(Dataset records)
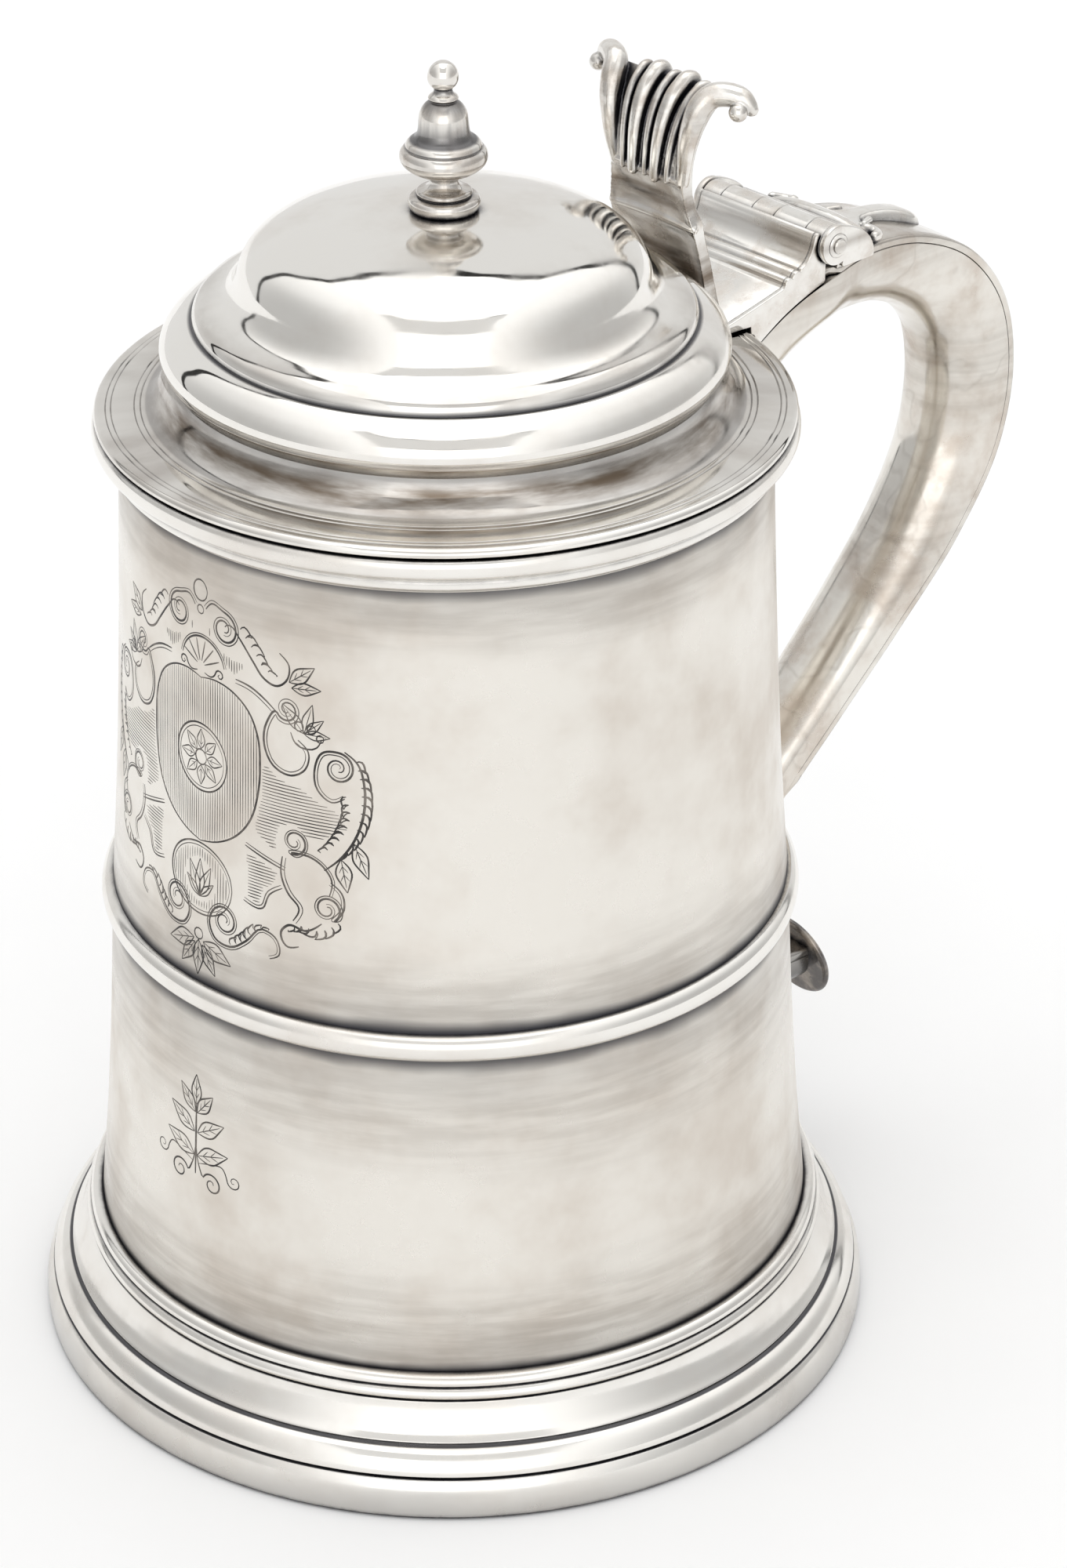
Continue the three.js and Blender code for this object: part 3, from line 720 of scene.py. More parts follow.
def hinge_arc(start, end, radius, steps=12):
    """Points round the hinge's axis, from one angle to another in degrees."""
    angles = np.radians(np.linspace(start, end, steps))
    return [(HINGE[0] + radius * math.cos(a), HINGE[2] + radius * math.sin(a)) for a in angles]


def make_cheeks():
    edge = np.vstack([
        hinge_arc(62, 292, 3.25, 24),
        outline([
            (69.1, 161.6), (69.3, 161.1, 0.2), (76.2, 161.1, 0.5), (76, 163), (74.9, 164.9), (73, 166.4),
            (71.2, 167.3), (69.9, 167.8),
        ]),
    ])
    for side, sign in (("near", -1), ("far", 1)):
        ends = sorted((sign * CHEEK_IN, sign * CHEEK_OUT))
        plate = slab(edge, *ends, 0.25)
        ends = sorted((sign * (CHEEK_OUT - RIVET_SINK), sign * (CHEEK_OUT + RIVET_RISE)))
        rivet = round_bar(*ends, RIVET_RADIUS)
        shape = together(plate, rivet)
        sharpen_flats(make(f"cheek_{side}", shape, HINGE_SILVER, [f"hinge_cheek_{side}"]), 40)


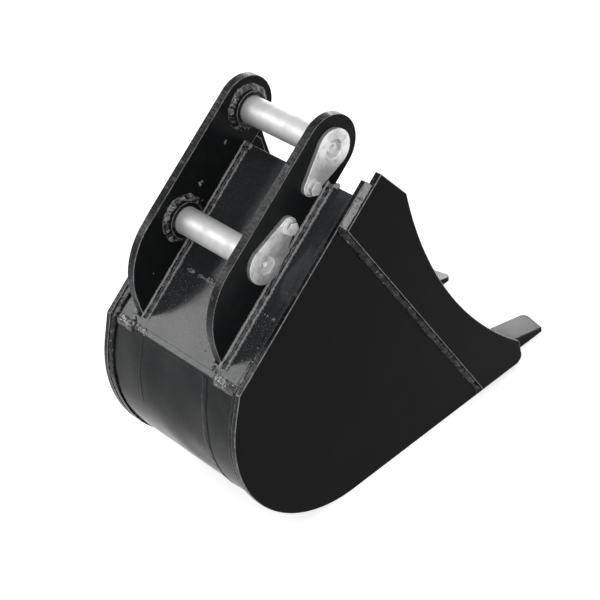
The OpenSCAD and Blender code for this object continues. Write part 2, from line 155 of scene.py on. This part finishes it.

Given task: Pull every line containing "code" from the material above.

Solved exercise:
Continue the three.js and Blender code for this object: part 3, from line 720 of scene.py. More parts follow.
The OpenSCAD and Blender code for this object continues. Write part 2, from line 155 of scene.py on. This part finishes it.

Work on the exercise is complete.